For the vodka-producing company, it was all about contextualising everything, knowing the right time to digitalise the right product and how they should introduce it to solve the concurrent issue.

“The Industry 4.0 concept is part of our production strategy,” said Svärdh. “Like other digital investments, Industry 4.0 is important for keeping pace with developments in the market and the digital disruption that is taking place. We are convinced that we will find new types of value creation within the framework of both Industry 4.0 and digitalisation in general.”

“With good data, we can govern it (the information), raise knowledge and awareness and pinpoint the changes going forward,” said Svärdh. “We have the ability to be transparent and flexible.”

Integration of control systems 

But it’s not only the Opcenter base which has Siemen’s mark on it.
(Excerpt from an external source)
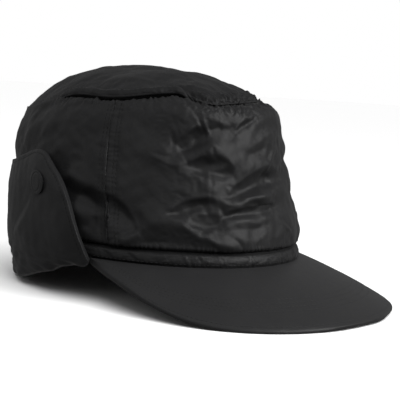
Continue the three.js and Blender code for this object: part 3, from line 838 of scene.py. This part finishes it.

A majority of the control systems that manage the five automated and one flexible line are also by Siemens.

Alongside other supervisory control and data acquisition systems such as SIMATIC Win CC which is Siemen’s visualisation software, The Absolut Company is digitalising with no plans to stop.

“We generally build the production lines by connecting components and machines from several different suppliers,” said Svärdh.

Absolut also utilises the Opcenter with Siemens enterprise resource planning (ERP) system that ensures that information coming from numerous business systems, is integrated and organised in line with specific data folders.

This forms the basis of the production line setup and the process by which products are manufactured.

“We build a dynamic digital path for each work order,” explained Svärdh. “If we want to change, add or delete any operation, we can now do it digitally. It increases our agility and allows us to meet the changes that will come.”

With Siemens technology, The Absolut Company can continue to have a high utilisation rate, producing bulk products and small batch products while maintaining its equipment efficiency to between 70 to 75 per cent

“We strive to maintain this level, even though the batches are getting smaller in the wake of an increasingly richer number of flavours and bottles,” said Svärdh. “We are focusing a lot on this area together with Siemens and we are building the platform to meet our future demands.”

Digital value chains

With new abilities to move materials in an efficient and flexible way with large data integration capabilities, Absolut has revolutionised its product traceability and entire value chain.

“It is no longer only the physical value chain that must be managed and developed, but also the digital reflection of these flows,” said Svärdh. “It is about integrating data and information points that are in completely different systems.”

According to Svärdh, having physical value chains is not enough without an accompanying digital value chain. Through investing in these “digital replicas” of the production lines, Absolut can run better digital simulations of configured batch runs, which helps prove whether or not a product line is developed as intended.

“If something needs to be changed, we can do it digitally before we start the physical equivalent,” said Svärdh. “In fact, it will be faster, qualitatively better and, above all, cheaper.”